» **CHALLENGE**: Repeat, exactly as written, every line from the one holding "# Two holes" through the one holding "obj.matrix_world = Matrix.Identity(4)". Leave out all other lines.

» **RAW DATA**:
════════

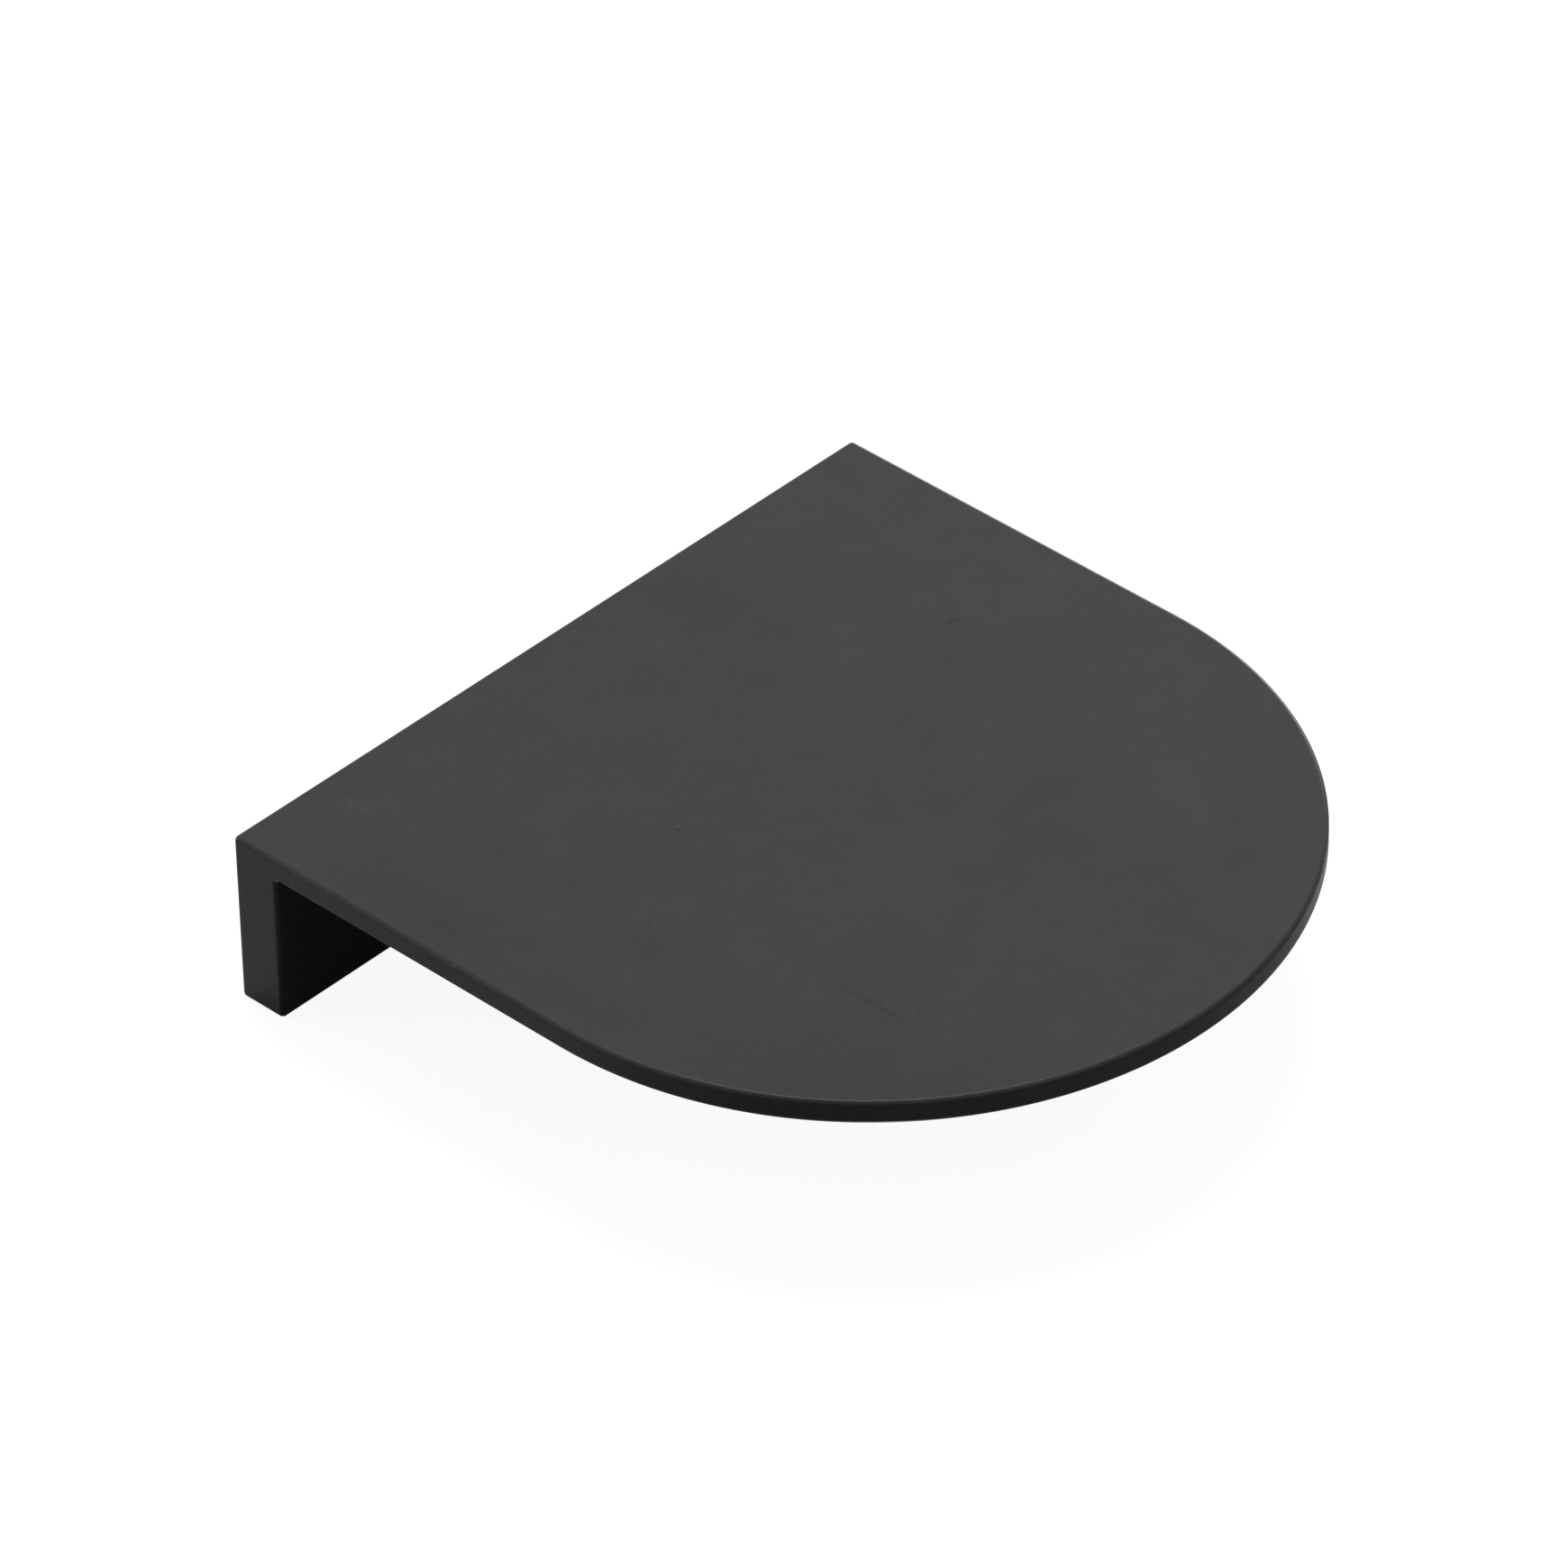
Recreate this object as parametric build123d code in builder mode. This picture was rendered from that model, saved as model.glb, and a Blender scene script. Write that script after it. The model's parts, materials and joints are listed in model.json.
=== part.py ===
from build123d import *
from math import radians, tan
import os

# Arch pull handle: a flat plate, straight along its back edge and round at its nose, carried by a
# full-width foot along that back edge. Plate and foot are one L-section, cut to the handle's width,
# with the arch milled into the plate and every outside edge eased. It is one piece of metal.
#
# Frame: the foot's face lies on Z = 0, where the door or drawer front is, and +Z points away from it.
# X runs along the straight back edge. The nose points to -Y. The origin is at the middle of the foot's
# face, midway between the two screw holes.

# Driving dimensions, in millimetres and degrees
handle_width = 100.0  # along the straight back edge
handle_depth = 100.0  # from the back edge to the nose
projection = 22.5  # from the door to the plate's outer face
plate_thickness = 3.0
foot_thickness = 6.5
outer_edge_radius = 0.6
inner_corner_radius = 0.4  # between the foot and the plate's underside

# Fixing: blind holes tapped M4 in the foot's face, for machine screws from behind the door
screw_spacing = 64.0
tap_drill_diameter = 3.3
drilled_depth = 12.0  # to the end of the full diameter
drill_point_angle = 118.0
mouth_diameter = 4.1
mouth_angle = 90.0

# Places worked out from them
back_y = foot_thickness / 2
inner_y = -foot_thickness / 2
nose_y = back_y - handle_depth
side_x = handle_width / 2
nose_radius = handle_width / 2
nose_centre_y = nose_y + nose_radius
underside_z = projection - plate_thickness
tap_drill_radius = tap_drill_diameter / 2
drill_point_length = tap_drill_radius / tan(radians(drill_point_angle / 2))

with BuildPart() as handle:
    # The L-section: the plate on top, the foot down its back
    with BuildSketch(Plane.YZ) as section:
        with BuildLine():
            Polyline(
                (back_y, 0),
                (back_y, projection),
                (nose_y, projection),
                (nose_y, underside_z),
                (inner_y, underside_z),
                (inner_y, 0),
                close=True,
            )
        make_face()
    extrude(amount=side_x, both=True)

    # The arch outline: square at the back, a half circle tangent to both sides at the nose
    with BuildSketch(Plane.XY) as outline:
        with BuildLine():
            straight = Polyline(
                (-side_x, nose_centre_y),
                (-side_x, back_y),
                (side_x, back_y),
                (side_x, nose_centre_y),
            )
            RadiusArc(straight @ 1, straight @ 0, nose_radius)
        make_face()
    extrude(amount=projection, mode=Mode.INTERSECT)

    # The inner corner first, so that the eased edges run round its ends without a break
    inner_corner = (
        handle.edges()
        .filter_by(Axis.X)
        .sort_by_distance((0, inner_y, underside_z))[0]
    )
    fillet(inner_corner, inner_corner_radius)

    # Then every outside edge, apart from the lines where a round runs on smoothly into a flat face
    lengthwise = handle.edges().filter_by(Axis.X).group_by(Axis.Z)
    nose_starts = handle.edges().filter_by(Axis.Z).group_by(Axis.Y)[0]
    smooth_joins = lengthwise[1] + lengthwise[2] + nose_starts
    fillet(handle.edges() - smooth_joins, outer_edge_radius)

    # Two holes in the foot's face, each with a small chamfer at its mouth and a drill point at its end
    with Locations(-Plane.XY):
        with GridLocations(screw_spacing, 0, 2, 1):
            CounterSinkHole(tap_drill_radius, mouth_diameter / 2, drilled_depth, mouth_angle)
            with Locations((0, 0, -drilled_depth)):
                Cone(
                    tap_drill_radius,
                    0,
                    drill_point_length,
                    rotation=(180, 0, 0),
                    align=(Align.CENTER, Align.CENTER, Align.MIN),
                    mode=Mode.SUBTRACT,
                )

handle.part.label = "handle"

os.makedirs("parts", exist_ok=True)
export_step(handle.part, "parts/handle.step")
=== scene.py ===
"""A matte black arch pull for a cabinet door, dressed and set in a plain studio.

The handle is one piece of metal: a flat plate with a straight back and a half-round nose, carried on a foot
as wide as the plate. Two blind holes in the foot's face are tapped for the screws that hold it. The skin is
one closed mesh of patches, each a formula in two parameters, so every edge round and the screw threads have
their true form. All lengths are in metres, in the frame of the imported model.
"""

from __future__ import annotations

import json
import logging
import math
from dataclasses import dataclass, field
from enum import Enum
from functools import cached_property
from typing import Any

import bpy
import numpy as np
from mathutils import Matrix, Vector

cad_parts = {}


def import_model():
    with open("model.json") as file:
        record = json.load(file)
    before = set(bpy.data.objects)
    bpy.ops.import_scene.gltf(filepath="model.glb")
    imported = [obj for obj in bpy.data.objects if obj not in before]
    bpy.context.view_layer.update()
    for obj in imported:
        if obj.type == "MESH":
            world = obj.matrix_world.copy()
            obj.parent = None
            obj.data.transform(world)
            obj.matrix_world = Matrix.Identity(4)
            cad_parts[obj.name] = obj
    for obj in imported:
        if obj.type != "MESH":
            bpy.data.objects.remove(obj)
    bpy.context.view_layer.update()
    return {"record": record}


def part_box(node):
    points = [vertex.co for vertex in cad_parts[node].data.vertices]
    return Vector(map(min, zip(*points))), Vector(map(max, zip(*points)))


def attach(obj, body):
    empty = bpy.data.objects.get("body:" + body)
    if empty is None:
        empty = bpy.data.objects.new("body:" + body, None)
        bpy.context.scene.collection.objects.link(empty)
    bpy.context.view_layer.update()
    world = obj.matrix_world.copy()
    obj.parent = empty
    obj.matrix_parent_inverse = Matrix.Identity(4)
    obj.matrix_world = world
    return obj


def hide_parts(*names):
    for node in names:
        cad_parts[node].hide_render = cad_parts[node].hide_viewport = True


MM = 0.001
X = np.array([1.0, 0.0, 0.0])
Y = np.array([0.0, 1.0, 0.0])
Z = np.array([0.0, 0.0, 1.0])
WELD_DISTANCE = 1e-7
NODE = "handle"
BODY = "root"
SCREW_MOUNT = "screw_holes"

log = logging.getLogger("arch_pull")


class Zone(Enum):
    """Which finish a patch of the skin wears. The value is its material slot on the mesh."""

    COATED = 0
    CUT_METAL = 1


def unit(vectors: np.ndarray) -> np.ndarray:
    """Vectors scaled to length one.

    Args:
        vectors: An array whose last axis holds x, y and z.

    Returns:
        The same array at length one, with zero vectors left as they are.
    """
    length = np.linalg.norm(vectors, axis=-1, keepdims=True)
    return vectors / np.where(length > 0, length, 1.0)


def linked(name: str, data: bpy.types.ID) -> bpy.types.Object:
    """A new object in the scene.

    Args:
        name: The object's name.
        data: Its mesh, lamp or camera.

    Returns:
        The object.
    """
    item = bpy.data.objects.new(name, data)
    bpy.context.scene.collection.objects.link(item)
    return item


def joined(*runs: np.ndarray) -> np.ndarray:
    """Runs of stations end to end.

    Args:
        runs: Arrays of stations, each starting where the one before it ends.

    Returns:
        One array, with each shared station once.
    """
    return np.concatenate([runs[0], *(run[1:] for run in runs[1:])])


@dataclass(frozen=True)
class Patch:
    """A stretch of the skin: a grid of points and the outward normal at each corner of each of its quads."""

    points: np.ndarray
    corner_normals: np.ndarray
    zone: Zone = Zone.COATED

    @classmethod
    def smooth(cls, points: np.ndarray, normals: np.ndarray, zone: Zone = Zone.COATED) -> Patch:
        """A curved patch with one normal at each point.

        Args:
            points: Rows by columns by 3.
            normals: The outward normals, in a shape that spreads over the points.
            zone: The finish it wears.

        Returns:
            The patch.
        """
        spread = np.broadcast_to(normals, points.shape)
        corners = np.stack([spread[:-1, :-1], spread[1:, :-1], spread[1:, 1:], spread[:-1, 1:]], axis=2)
        return cls(points, corners, zone)

    @classmethod
    def banded(cls, points: np.ndarray, zone: Zone) -> Patch:
        """A patch of bands that meet at sharp lines and are round along them, as a screw thread is.

        The normal of each quad is the cross product of its diagonals. Along a band, neighbouring quads share
        the mean of their two normals, and across bands nothing is shared.

        Args:
            points: Rows by columns by 3, where the first and the last column close a ring.
            zone: The finish it wears.

        Returns:
            The patch.
        """
        down = points[1:, 1:] - points[:-1, :-1]
        across = points[:-1, 1:] - points[1:, :-1]
        quad = unit(np.cross(down, across))
        before = np.concatenate([quad[:, -1:], quad[:, :-1]], axis=1)
        column = unit(quad + before)
        after = np.concatenate([column[:, 1:], column[:, :1]], axis=1)
        return cls(points, np.stack([column, column, after, after], axis=2), zone)

    def mirrored(self) -> Patch:
        """The same patch on the other side of the middle plane X = 0."""
        flip = np.array([-1.0, 1.0, 1.0])
        return Patch(self.points * flip, self.corner_normals * flip, self.zone)

    def quads(self) -> tuple[np.ndarray, np.ndarray]:
        """The patch as quads, wound so that they face outwards.

        Returns:
            The corner points and the corner normals, each quads by 4 by 3.
        """
        p = self.points
        corners = np.stack([p[:-1, :-1], p[1:, :-1], p[1:, 1:], p[:-1, 1:]], axis=2).reshape(-1, 4, 3)
        normals = self.corner_normals.reshape(-1, 4, 3)
        facing = np.cross(corners[:, 2] - corners[:, 0], corners[:, 3] - corners[:, 1])
        if (facing * normals.mean(axis=1)).sum() < 0:
            corners, normals = corners[:, ::-1], normals[:, ::-1]
        return corners, normals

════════

» **OUTPUT BELOW**:
    # Two holes in the foot's face, each with a small chamfer at its mouth and a drill point at its end
    with Locations(-Plane.XY):
        with GridLocations(screw_spacing, 0, 2, 1):
            CounterSinkHole(tap_drill_radius, mouth_diameter / 2, drilled_depth, mouth_angle)
            with Locations((0, 0, -drilled_depth)):
                Cone(
                    tap_drill_radius,
                    0,
                    drill_point_length,
                    rotation=(180, 0, 0),
                    align=(Align.CENTER, Align.CENTER, Align.MIN),
                    mode=Mode.SUBTRACT,
                )

handle.part.label = "handle"

os.makedirs("parts", exist_ok=True)
export_step(handle.part, "parts/handle.step")
=== scene.py ===
"""A matte black arch pull for a cabinet door, dressed and set in a plain studio.

The handle is one piece of metal: a flat plate with a straight back and a half-round nose, carried on a foot
as wide as the plate. Two blind holes in the foot's face are tapped for the screws that hold it. The skin is
one closed mesh of patches, each a formula in two parameters, so every edge round and the screw threads have
their true form. All lengths are in metres, in the frame of the imported model.
"""

from __future__ import annotations

import json
import logging
import math
from dataclasses import dataclass, field
from enum import Enum
from functools import cached_property
from typing import Any

import bpy
import numpy as np
from mathutils import Matrix, Vector

cad_parts = {}


def import_model():
    with open("model.json") as file:
        record = json.load(file)
    before = set(bpy.data.objects)
    bpy.ops.import_scene.gltf(filepath="model.glb")
    imported = [obj for obj in bpy.data.objects if obj not in before]
    bpy.context.view_layer.update()
    for obj in imported:
        if obj.type == "MESH":
            world = obj.matrix_world.copy()
            obj.parent = None
            obj.data.transform(world)
            obj.matrix_world = Matrix.Identity(4)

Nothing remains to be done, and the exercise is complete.